While the Monsanto claim report lists extensively all the safety features and precautions taken when the plant was built four years earlier, neither Monsanto nor Texas City was prepared for the explosion.

Efforts to get comment from Monsanto were unsuccessful.

The long-term good that came to Texas City from the disaster was better emergency planning and a higher level of awareness among its citizens of the possibility of catastrophes.

Through a program called Community Awareness Response in Emergencies, sirens placed around Texas City sound off to alert its citizens of danger. Also formed was a mutual aid pact among local industries to assist one another in emergencies.

"The Industrial Mutual Aid System was formed in 1948, and it still exists," said Mr. Stephens, the University of Houston professor.

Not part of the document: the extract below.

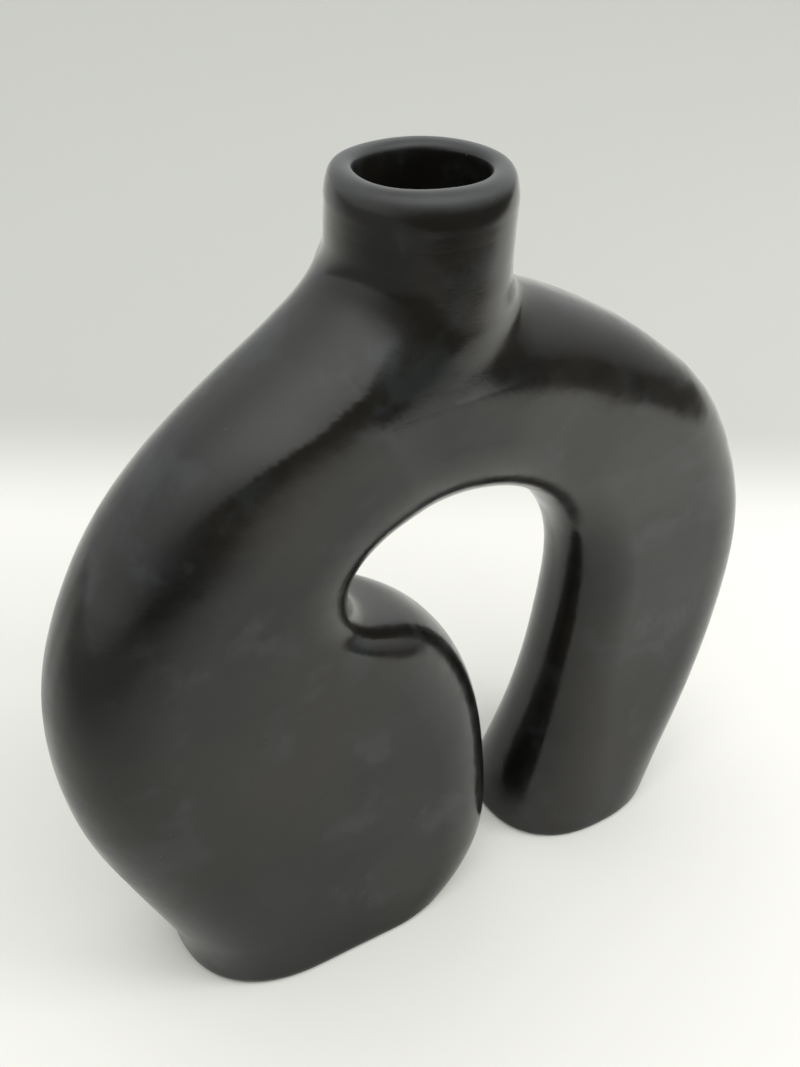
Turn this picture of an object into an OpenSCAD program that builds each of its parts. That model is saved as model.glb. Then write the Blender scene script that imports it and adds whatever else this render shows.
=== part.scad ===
// A vase of burnished black clay: a hollow arch that stands on a wide foot and
// a narrow foot, with a short round neck on its crown.
// Two moulded half shells meet in the middle plane, slabs close the two feet,
// and clay coils are worked into the joints before firing.
// X runs along the arch, Y through its thickness and Z up. The feet stand on
// Z = 0, and the origin lies under the middle of the arch.

/* [Body] */
// Thickness of the clay wall
wall = 5.5; // [5:0.25:6]
// Depth of the rounded outer edge, in half thicknesses of the body
outer_round = 1.2; // [1:0.05:1.3]
// Depth of the rounded edge beside the opening, in half thicknesses
inner_round = 1.1; // [0.9:0.05:1.2]
// Power of the edge's curve, where 2 is an ellipse and more is squarer
edge_power = 2.3; // [2:0.1:2.6]

/* [Neck] */
// Height of the whole vase
vase_h = 238; // [236:1:242]
// Place of the neck's axis along X
neck_x = -7.5; // [-9:0.5:-7]
// Radius of the neck's outside
neck_r = 22.75; // [22:0.25:23]
// Radius of the neck's bore
bore_r = 16; // [15.5:0.25:16.5]
// Radius of the hole cut in the crown under the neck
crown_hole_r = 14.5; // [13:0.25:15]
// Height of the coil that forms the rim
rim_h = 12; // [10:0.5:13]
// How far the rim swells beyond the neck
rim_swell = 0.75; // [0.5:0.25:1.5]
// How far the hollow corner at the left of the neck reaches out
left_cove = 13; // [10:0.5:14]
// How far it rises up the neck
left_cove_rise = 14; // [10:0.5:16]
// How far the hollow corner at the right of the neck reaches out
right_cove = 8; // [5:0.5:9]
// How far it rises up the neck
right_cove_rise = 7; // [5:0.5:9]

/* [Joints] */
// How far the coils stand out from the wall inside the body
coil_depth = 3.5; // [2.5:0.25:4]

/* [Smoothness] */
// Rings between one rib of the body and the next
ring_steps = 5; // [4:1:6]
// Steps from a seam round to the flat of the body
edge_steps = 5; // [4:1:6]

/* [Hidden] */

$fn = 96;
clay = [0.13, 0.13, 0.135];
inner_clay = [0.2, 0.19, 0.18];

// The ribs of the body, from the wide foot over the crown to the narrow foot.
// Each row steers one rib: its outer end's x and z, its inner end's x and z, and
// half the body's thickness. A smooth curve is drawn along the rows, and it
// meets only the first row and the last.
ribs = [
    [-86,   0,   3,   0, 28.5],  // sole of the wide foot
    [-88,  18,  23,  12, 25],
    [-112, 63,  13,  85, 22],
    [-117, 112, -8,  112, 22],   // belly, opposite the ledge of the opening
    [-106, 144, -31, 117, 23],
    [-92,  165, -33, 134, 23.5], // corner of the opening
    [-76,  181, -21, 144, 23.5],
    [-54,  198, -15, 145, 23.5],
    [-18,  219, -9,  147, 23],   // crown, under the neck
    [41,   197,  5,  148, 21],
    [100,  153,  31, 140, 18.5], // shoulder
    [117,  99,   49, 110, 16],
    [114,  61,   46, 60, 17.5],
    [88,   0,    27,  0, 26.5],  // sole of the narrow foot
];
last_rib = len(ribs) - 1;

// Places along the ribs where one piece ends and the next begins
wide_joint = 0.4;
wide_coil_top = 0.6;
left_coil_end = 7.4;
right_coil_start = 8.8;
narrow_coil_top = 12.8;
narrow_joint = 12.88;
crown_start = 6.4;
crown_end = 9.8;

// Heights at the neck. The bore's foot stays just above the crown's top.
rim_z = vase_h - rim_h;
bore_z = 213;
crown_low_z = 186;
left_corner_z = 209.3;
left_toe_z = 203.4;
right_corner_z = 205.2;
right_toe_z = 201.8;

// The crown's half thickness, and how deep its rounded edge goes
crown_half = ribs[8][4];
crown_round = outer_round * crown_half;

// A row of ribs, with one more row carried on straight beyond each end
function row(k) =
    k < 0 ? 2 * ribs[0] - ribs[1]
    : k > last_rib ? 2 * ribs[last_rib] - ribs[last_rib - 1]
    : ribs[k];

// The rib at place t, from 0 to last_rib, on a uniform cubic B-spline
function rib(t) =
    let (k = min(floor(t), last_rib - 1), u = t - k)
    (row(k - 1) * pow(1 - u, 3)
     + row(k) * (3 * pow(u, 3) - 6 * pow(u, 2) + 4)
     + row(k + 1) * (-3 * pow(u, 3) + 3 * pow(u, 2) + 3 * u + 1)
     + row(k + 2) * pow(u, 3)) / 6;

// A point on a rounded edge: how far it reaches along the rib and across it,
// at step k from the seam
function edge_point(depth, half, k) =
    let (a = 90 * k / edge_steps)
    [depth * pow(cos(a), 2 / edge_power), half * pow(sin(a), 2 / edge_power)];

// The front half of the body's outline in the rib at t, drawn inset inwards,
// from the outer seam to the inner seam
function half_ring(t, inset) =
    let (
        r = rib(t),
        outer = [r[0], 0, r[1]],
        inner = [r[2], 0, r[3]],
        half = r[4],
        width = norm(outer - inner),
        along = (outer - inner) / width,
        squeeze = min(1, width / ((outer_round + inner_round) * half)),
        outer_d = outer_round * half * squeeze,
        inner_d = inner_round * half * squeeze
    )
    [
        for (k = [0:edge_steps])
            let (e = edge_point(outer_d - inset, half - inset, k))
            inner + along * (width - outer_d + e[0]) - [0, e[1], 0],
        for (k = [edge_steps:-1:0])
            let (e = edge_point(inner_d - inset, half - inset, k))
            inner + along * (inner_d - e[0]) - [0, e[1], 0],
    ];

function backwards(list) = [for (k = [len(list) - 1:-1:0]) list[k]];
function to_back(points) = [for (p = points) [p[0], -p[1], p[2]]];
function without_ends(list) = [for (k = [1:len(list) - 2]) list[k]];

// The whole outline in the rib at t, drawn inset inwards
function full_ring(t, inset) =
    let (front = half_ring(t, inset))
    concat(front, backwards(to_back(without_ends(front))));

// Places of the rings from t0 to t1
function places(t0, t1) =
    concat(
        [t0],
        [for (k = [0:last_rib * ring_steps])
            let (t = k / ring_steps)
            if (t > t0 + 0.02 && t < t1 - 0.02) t],
        [t1]
    );

// The triangles between two loops of n points, which start at points a and b
function band(a, b, n) = [
    for (j = [0:n - 1])
        let (k = (j + 1) % n)
        each [[a + j, b + k, a + k], [a + j, b + j, b + k]]
];

// The faces that close a loop of n points, which start at point a. A thin bent
// outline, such as a shell's, is closed by strips from one side to the other.
function cap(a, n, thin) =
    thin
    ? [for (j = [0:n / 2 - 2]) [a + j, a + j + 1, a + n - 2 - j, a + n - 1 - j]]
    : [[for (j = [0:n - 1]) a + j]];

// A solid whose cross-sections are the given loops, all with as many points
module loft(loops, thin = false) {
    n = len(loops[0]);
    last = len(loops) - 1;
    points = [for (loop = loops) each loop];
    sides = [for (i = [0:last - 1]) each band(i * n, (i + 1) * n, n)];
    last_cap = [for (face = cap(last * n, n, thin)) backwards(face)];
    polyhedron(points, concat(cap(0, n, thin), sides, last_cap), convexity = 10);
}

// The same for a solid that closes on itself, such as a hoop
module closed_loft(loops) {
    n = len(loops[0]);
    count = len(loops);
    points = [for (loop = loops) each loop];
    sides = [for (i = [0:count - 1]) each band(i * n, (i + 1) % count * n, n)];
    polyhedron(points, sides, convexity = 10);
}

// The body's full cross-section from t0 to t1
module body_solid(t0, t1) {
    loft([for (t = places(t0, t1)) full_ring(t, 0)]);
}

module half_shell() {
    difference() {
        loft(
            [for (t = places(wide_joint, narrow_joint))
                concat(half_ring(t, 0), backwards(half_ring(t, wall)))],
            thin = true
        );
        translate([neck_x, 0, crown_low_z])
            cylinder(r = crown_hole_r, h = vase_h - crown_low_z);
    }
}

module front_half() {
    color(clay) half_shell();
}

module back_half() {
    color(clay) mirror([0, 1, 0]) half_shell();
}

module wide_foot() {
    color(clay) body_solid(0, wide_joint);
}

module narrow_foot() {
    color(clay) body_solid(narrow_joint, last_rib);
}

// A coil laid round the inside of a foot and smeared into the corner between the
// slab at base_t and the wall, up to top_t
module foot_coil(base_t, top_t) {
    corner = full_ring(base_t, wall);
    top = full_ring(top_t, wall);
    toe = full_ring(base_t, wall + coil_depth);
    color(inner_clay)
        closed_loft([
            for (j = [0:len(corner) - 1])
                top_t > base_t
                    ? [corner[j], toe[j], top[j]]
                    : [corner[j], top[j], toe[j]]
        ]);
}

module wide_foot_coil() {
    foot_coil(wide_joint, wide_coil_top);
}

module narrow_foot_coil() {
    foot_coil(narrow_joint, narrow_coil_top);
}

// The outline of a coil pressed over a seam inside the body. seam holds the
// three wall points from the seam forwards, and inwards points off the wall.
function coil_ring(seam, inwards) =
    let (
        crest = seam[0] + inwards * coil_depth,
        flank = seam[1] + inwards * coil_depth * 0.8
    )
    concat(
        [seam[0], seam[1], seam[2], flank, crest],
        to_back([flank, seam[2], seam[1]])
    );

function outer_coil_ring(t) =
    let (ring = half_ring(t, wall), end = len(ring) - 1)
    coil_ring(
        [ring[0], ring[1], ring[2]],
        (ring[end] - ring[0]) / norm(ring[end] - ring[0])
    );

function inner_coil_ring(t) =
    let (ring = half_ring(t, wall), end = len(ring) - 1)
    backwards(coil_ring(
        [ring[end], ring[end - 1], ring[end - 2]],
        (ring[0] - ring[end]) / norm(ring[0] - ring[end])
    ));

module outer_seam_coil_left() {
    color(inner_clay)
        loft([for (t = places(wide_coil_top, left_coil_end)) outer_coil_ring(t)]);
}

module outer_seam_coil_right() {
    color(inner_clay)
        loft([for (t = places(right_coil_start, narrow_coil_top)) outer_coil_ring(t)]);
}

module inner_seam_coil() {
    color(inner_clay)
        loft([for (t = places(wide_coil_top, narrow_coil_top)) inner_coil_ring(t)]);
}

// The neck's tube sits on the crown, so its foot is cut to the crown's shape.
// Its bore is full width above bore_z and closes in to the crown's hole below.
module neck_tube() {
    color(clay)
        difference() {
            translate([neck_x, 0, crown_low_z])
                cylinder(r = neck_r, h = rim_z - crown_low_z);
            translate([neck_x, 0, bore_z])
                cylinder(r = bore_r, h = vase_h - bore_z);
            translate([neck_x, 0, 0])
                cylinder(r = crown_hole_r, h = vase_h);
            body_solid(crown_start, crown_end);
        }
}

// How far the crown has fallen away at y from the middle plane
function crown_drop(y) =
    crown_round * (1 - pow(1 - pow(abs(y) / crown_half, edge_power), 1 / edge_power));

// A coil worked into the corner beside the neck, a hollow curve in section. It is
// fullest in the middle plane and dies out towards the front and the back.
// facing is the direction it points to, corner_z is the crown's height beside the
// neck, and toe_z its height where the coil runs out.
module neck_coil(facing, reach, rise, corner_z, toe_z) {
    half_turn = 42;
    turn_step = 6;
    steps = 4;
    function slice(turn) =
        let (
            a = facing + turn,
            f = cos(2 * turn),
            toe_r = neck_r + reach * f,
            drop = crown_drop(toe_r * sin(turn)),
            toe = [toe_r, toe_z + (corner_z - toe_z) * (1 - f) - drop],
            corner = [neck_r, corner_z - drop],
            top = [neck_r, corner_z - drop + rise * f],
            hollow = [
                for (k = [0:steps])
                    let (u = k / steps)
                    toe * pow(1 - u, 2) + corner * 2 * u * (1 - u) + top * pow(u, 2)
            ],
            under = [[neck_r, crown_low_z], [toe_r, crown_low_z]]
        )
        [for (p = concat(under, hollow)) [neck_x + p[0] * cos(a), p[0] * sin(a), p[1]]];
    color(clay)
        difference() {
            loft([for (turn = [half_turn:-turn_step:-half_turn]) slice(turn)]);
            body_solid(crown_start, crown_end);
        }
}

module neck_coil_left() {
    neck_coil(180, left_cove, left_cove_rise, left_corner_z, left_toe_z);
}

module neck_coil_right() {
    neck_coil(0, right_cove, right_cove_rise, right_corner_z, right_toe_z);
}

// The rim: a thick coil that swells outwards, flat on top with rounded edges
module rim_coil() {
    outer_r = neck_r + rim_swell;
    outer_edge = 3.5;
    inner_edge = 2;
    swell_r = (pow(rim_h / 2, 2) + pow(rim_swell, 2)) / (2 * rim_swell);
    color(clay)
        translate([neck_x, 0, rim_z])
            rotate_extrude()
                intersection() {
                    union() {
                        translate([bore_r, 0])
                            square([outer_r - bore_r, rim_h - outer_edge]);
                        translate([bore_r, 0])
                            square([outer_edge, rim_h - inner_edge]);
                        translate([bore_r + inner_edge, 0])
                            square([outer_r - outer_edge - bore_r - inner_edge, rim_h]);
                        translate([outer_r - outer_edge, rim_h - outer_edge])
                            circle(r = outer_edge);
                        translate([bore_r + inner_edge, rim_h - inner_edge])
                            circle(r = inner_edge);
                    }
                    translate([outer_r - swell_r, rim_h / 2])
                        circle(r = swell_r);
                }
}

front_half();
back_half();
wide_foot();
narrow_foot();
wide_foot_coil();
narrow_foot_coil();
outer_seam_coil_left();
outer_seam_coil_right();
inner_seam_coil();
neck_tube();
neck_coil_left();
neck_coil_right();
rim_coil();
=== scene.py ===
"""A vase of burnished black clay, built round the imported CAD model.

The vase is a hollow arch on a wide and a narrow foot, with a short neck and a thick
rim. Its outer skin is worked out in millimetres as one smooth surface, the arch and
the neck blended into each other. The skin is then cut along the joints of the CAD
pieces, and each part of it is given the thickness of the clay.
"""

import math

import bmesh
import bpy
import numpy as np
import openvdb
from mathutils import Matrix, Vector
from mathutils.bvhtree import BVHTree


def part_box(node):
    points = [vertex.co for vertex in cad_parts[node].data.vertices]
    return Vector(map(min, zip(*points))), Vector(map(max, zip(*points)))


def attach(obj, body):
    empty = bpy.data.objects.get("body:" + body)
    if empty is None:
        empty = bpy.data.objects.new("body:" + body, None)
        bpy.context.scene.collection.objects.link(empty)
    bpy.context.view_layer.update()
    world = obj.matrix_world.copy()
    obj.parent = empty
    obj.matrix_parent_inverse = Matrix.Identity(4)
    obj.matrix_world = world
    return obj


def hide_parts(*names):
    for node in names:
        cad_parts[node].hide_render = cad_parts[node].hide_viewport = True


MM = 0.001

# ---------------------------------------------------------------- the frame
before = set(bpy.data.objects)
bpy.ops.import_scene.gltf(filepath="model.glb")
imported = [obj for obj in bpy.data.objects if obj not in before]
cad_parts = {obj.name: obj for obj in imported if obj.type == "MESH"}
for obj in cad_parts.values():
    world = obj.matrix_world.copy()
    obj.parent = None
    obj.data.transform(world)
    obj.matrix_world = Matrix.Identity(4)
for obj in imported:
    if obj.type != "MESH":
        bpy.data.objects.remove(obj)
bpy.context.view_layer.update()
neck_low, neck_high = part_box("neck_tube")
rim_low, rim_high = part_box("rim_coil")
NECK_X = (rim_low[0] + rim_high[0]) / 2 / MM
NECK_R = (neck_high[0] - neck_low[0]) / 2 / MM
RIM_Z = rim_low[2] / MM
TOP_Z = rim_high[2] / MM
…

One aspect of claims administration that remains the same as 50 years ago is the need to place the liability for accidents on someone, even if it means going to court.

Monsanto sued the U.S. government, claiming the government was responsible for the explosion. Mr. Rooney explained this was because the ammonium nitrate fertilizer being loaded onto the Grandcamp was intended to be foreign relief to France from the United States.

"The fertilizer was coming from a U.S. munitions plant in El Dorado, Ark. It was being shipped as a foreign aid measure (after the war)," said Mr. Rooney.

According to the Mr. Stephens, a federal trial court judge found the government liable for the accident. But, he continued, the ruling was reversed by the 5th U.S. Circuit Court of Appeals, and the U.S. Supreme Court upheld the reversal.

While the U.S. courts denied Monsanto's claim, Congress passed a compensation act in 1955 that appropriated $17 million to pay individual claims from the Texas City disaster. Most of the claims were in compensation for wrongful death, said Mr. Stephens.

Mr. Rooney hopes to donate his rare copy of the Monsanto claim to an archive society.